Initial "who are you" prompt:
10k Context fill + 1.5k token generation results:
Impressed, I'll keep playing around with it to see just how the 'vibes' are, but overally performance is solid with good generation integrity at longer contexts.
edit 2; forgot to add ' -ub 4096 -b 4096' parameters for my little PP boost! doing so has doubled it.
final edit for this post: I shoved as many layers as I could into each GPU, getting a solid 1t/s generation increase throughout the board. time to compare it against kimi! (updated launch script to reflect this change)
I noticed that this quant; (iq2_xss), seems to repeat itself a lot in it's responses for casual conversation, especially in other languages. I'm unsure if it's the model, ik_llama.cpp, or just the crushed first 4 dense layers.
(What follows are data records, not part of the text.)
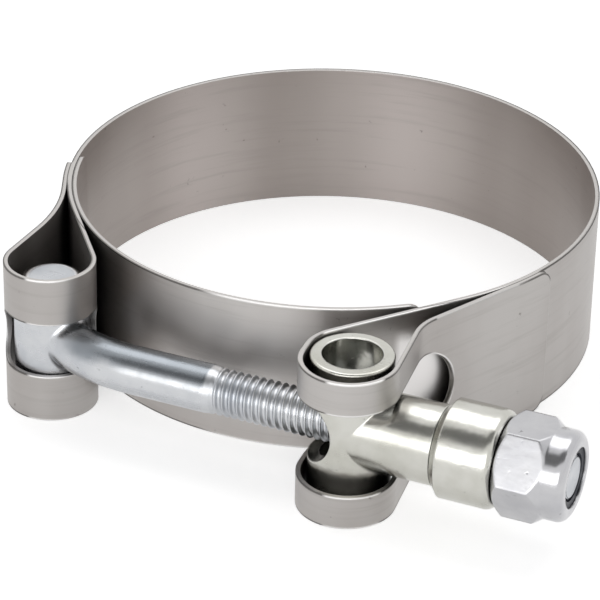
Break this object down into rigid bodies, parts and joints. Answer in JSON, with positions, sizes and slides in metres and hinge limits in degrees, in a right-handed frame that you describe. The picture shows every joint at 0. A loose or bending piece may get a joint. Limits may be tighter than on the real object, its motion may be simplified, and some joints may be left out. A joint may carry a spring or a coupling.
{
  "type": "t-bolt band clamp",
  "caption": "Wide strip hose clamp with folded end loops, an inner bridge, a T-headed bolt, a tubular trunnion, a collar and a lock nut.",
  "frame": {"origin": "centre of the ring at half its height", "axes": "+Z along the ring's axis, +X along the bolt towards the nut, the bolt on the -Y side"},
  "size_m": [0.083, 0.0826, 0.02],
  "materials": {
    "strip_steel": "satin",
    "bolt_zinc": "bright zinc",
    "trunnion_zinc": "bright zinc",
    "nut_zinc": "bright zinc",
    "insert_nylon": "matte"
  },
  "bodies": {
    "band": {"band": "strip_steel", "bridge": "strip_steel"},
    "bolt": {"t_bolt": "bolt_zinc"},
    "trunnion": {"trunnion": "trunnion_zinc"},
    "collar": {"collar": "trunnion_zinc"},
    "nut": {"lock_nut": "nut_zinc", "nylon_insert": "insert_nylon"}
  },
  "joints": [
    {"name": "t_head_pivot", "type": "hinge", "parent": "band", "child": "bolt", "pos_m": [-0.02323, -0.0351, 0], "axis": [0, 0, 1], "range_deg": [-0.8, 0]},
    {"name": "trunnion_slide", "type": "slide", "parent": "bolt", "child": "trunnion", "axis": [1, 0, 0], "range_m": [0, 0.00045]},
    {"name": "collar_slide", "type": "slide", "parent": "bolt", "child": "collar", "axis": [1, 0, 0], "range_m": [0, 0.006]},
    {"name": "nut_turn", "type": "hinge", "parent": "collar", "child": "nut", "pos_m": [0.04345, -0.0397, 0], "axis": [1, 0, 0], "range_deg": [0, 2160]}
  ],
  "couplings": [
    {"joint": "trunnion_slide", "follows": "collar_slide", "ratio": 0.07499},
    {"joint": "nut_turn", "follows": "collar_slide", "rad_per_m": 6283.1}
  ]
}
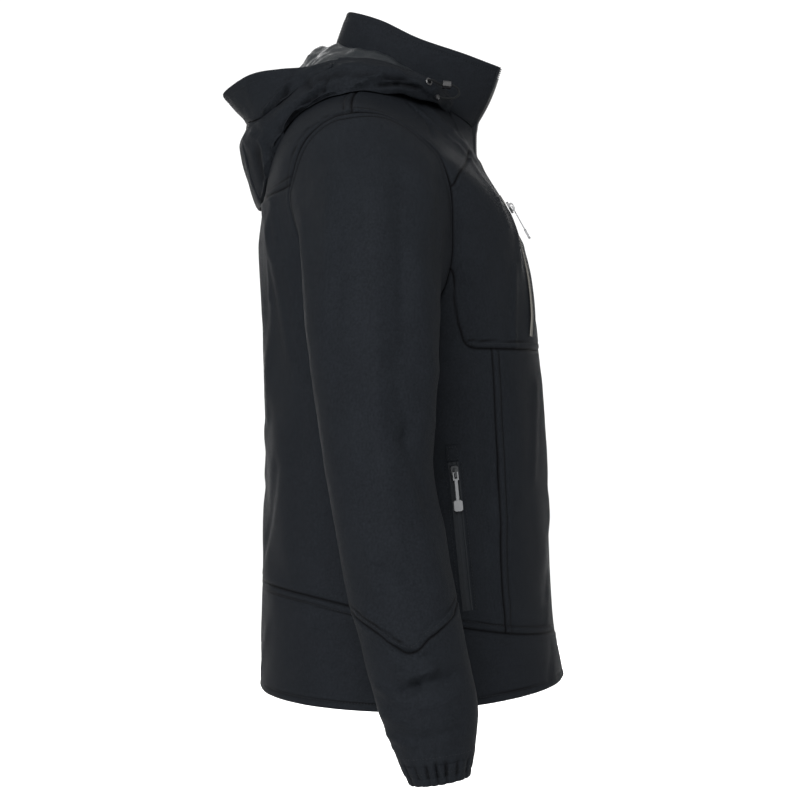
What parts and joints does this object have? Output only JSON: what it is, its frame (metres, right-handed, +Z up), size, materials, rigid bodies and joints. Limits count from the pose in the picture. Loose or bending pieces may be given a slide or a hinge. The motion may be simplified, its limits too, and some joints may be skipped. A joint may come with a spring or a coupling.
{
  "type": "hooded softshell jacket",
  "caption": "Hooded softshell jacket filled out as worn: raised open collar, hood laid back, panelled body, zipped chest and hand pockets, shaped sleeves with gathered cuffs.",
  "frame": {"origin": "centre of the neck opening at the height of the collar seam, where the wearer's neck and shoulders hold the jacket up", "axes": "+Z up; -Y is the jacket's front, with its zip; -X is the wearer's right side"},
  "size_m": [0.7004, 0.3898, 0.8344],
  "materials": {
    "softshell": "matte, faint sheen",
    "hood_lining": "smooth, satin",
    "zip_tape": "matte",
    "zip_metal": "glossy black",
    "black_plastic": "gloss",
    "cord": "braided, matte"
  },
  "bodies": {
    "jacket": {"yoke_back": "softshell", "back_panel": "softshell", "hem_band_back": "softshell", "yoke_front_right": "softshell", "yoke_front_left": "softshell", "chest_panel_right": "softshell", "chest_panel_left": "softshell", "front_panel_right": "softshell", "front_panel_left": "softshell", "side_panel_right": "softshell", "side_panel_left": "softshell", "hem_band_front_right": "softshell", "hem_band_front_left": "softshell", "sleeve_upper_right": "softshell", "sleeve_upper_left": "softshell", "sleeve_lower_right": "softshell", "sleeve_lower_left": "softshell", "cuff_right": "softshell", "cuff_left": "softshell", "collar": "softshell", "hand_zip_garage_right": "softshell", "hand_zip_garage_left": "softshell", "hood_side_right": "softshell", "hood_side_left": "softshell", "hood_centre": "softshell", "hood_brim": "softshell", "hood_lining": "hood_lining", "front_zip_right": "zip_tape", "front_zip_left": "zip_tape", "hand_zip_right": "zip_tape", "hand_zip_left": "zip_tape", "chest_zip": "zip_tape", "front_zip_slider": "zip_metal", "chest_zip_slider": "zip_metal", "hand_zip_slider_right": "zip_metal", "hand_zip_slider_left": "zip_metal", "hood_eyelet_right": "black_plastic", "hood_eyelet_left": "black_plastic", "hood_cord_lock_right": "black_plastic", "hood_cord_lock_left": "black_plastic", "hood_cord_bead_right": "black_plastic", "hood_cord_bead_left": "black_plastic", "hood_cord_right": "cord", "hood_cord_left": "cord"},
    "front_zip_pull_body": {"front_zip_pull": "zip_metal"},
    "chest_zip_pull_body": {"chest_zip_pull": "zip_metal"},
    "hand_zip_pull_right_body": {"hand_zip_pull_right": "zip_metal"},
    "hand_zip_pull_left_body": {"hand_zip_pull_left": "zip_metal"}
  },
  "joints": [
    {"name": "front_zip_pull_hinge", "type": "hinge", "parent": "jacket", "child": "front_zip_pull_body", "pos_m": [0, -0.10072, -0.09515], "axis": [-1, 0, 0], "range_deg": [0, 150]},
    {"name": "chest_zip_pull_hinge", "type": "hinge", "parent": "jacket", "child": "chest_zip_pull_body", "pos_m": [-0.09065, -0.12438, -0.13064], "axis": [-0.9884, 0.1394, 0.0607], "range_deg": [0, 150]},
    {"name": "hand_zip_pull_right_hinge", "type": "hinge", "parent": "jacket", "child": "hand_zip_pull_right_body", "pos_m": [-0.19703, -0.05856, -0.42213], "axis": [-0.24, 0.9657, -0.0992], "range_deg": [0, 150]},
    {"name": "hand_zip_pull_left_hinge", "type": "hinge", "parent": "jacket", "child": "hand_zip_pull_left_body", "pos_m": [0.19703, -0.05856, -0.42213], "axis": [-0.24, -0.9657, 0.0992], "range_deg": [0, 150]}
  ]
}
for instance, starting off strong, I say "good morning" in japanese, it replies as expected. I then tell it i'm going to go and buy breakfast, it started it's reply with "good morning!" again, then proceeded to ask what breakfast I had in mind... I told it my response and it said good morning AGAIN, then proceeded with normal reply lmfao
I noticed the iq2_ks has q8_0 first 4 layers, I'll redownload and test that one out tonight... file size isn't too much different idk why I didn't just start with that one! lol
slightly off topic but I'm really wishing I went with 512GB VRAM when building this pc, just to run slightly better 1t model quants. ram prices are up now and I'm stuck with the old 256gb / 96gb combo until the landscape changes. hell me and my fiance went to microcenter last night and they had a RTX 6000 96gb card in stock. the look she gave me when I was considering buying it for $9k was enough to kill a man. hopefully when next gen drops data centers will offload their currect gpu supply and we will have more budget friendly access to these parts
Yeah that iq2_xss is really just for testing mainline llama.cpp PR https://github.com/ggml-org/llama.cpp/pull/16063 ... feel free to try that and see if it behaves any differently as that would help folks figure out more if it is implementation or model/chat template related.
Also if you tried it again without -ger to see if it gives similar responses as afaik u are the first person to test -ger with hybrid CPU+GPU for Ling-1T. That PR is very fresh: https://github.com/ikawrakow/ik_llama.cpp/pull/838
and finally possibly with --jinja but tbh dunno how that exactly effects the chat template business 😅 as it has changed so rapidly in the past 6 weeks across both ik and mainline...
good eyes yes for the iq2_ks I juiced the first 4 attn layers as they were reporting a higher importance with the llama-imatrix --layer-similarity scores so I figured why not boost them a bit while keeping the rest smaller to crunch down that A50B and VRAM requirements enough to fit some kv-cache on <24GB GPU rigs.
256GB RAM + 96GB VRAM is still a pretty sweet rig and a lot of sub 1T models are pretty good as you know like GLM-4.6 still seems pretty hot right now in that size category. Life gives us so many opportunities to appreciate what we do have it seems haha... hugs
Thanks for always keeping it real and bringing curiosity and authenticity while sharing your experiences!
Well it turns out the IQ2_KS actually is running quicker than the XSS, at around 13t/s generation!
This morning I had my fiance talk to the model in chinese, as it's a chinese mode itself I wanted her to test it and asses it's native tongue ability... she was very impressed, said the model was very descriptive, and knowledgeable in not just recent data, but even some older more obscure things that only older Wuhan citizens would really know. I think this model is great so far, thanks again for the quick and reliable quants!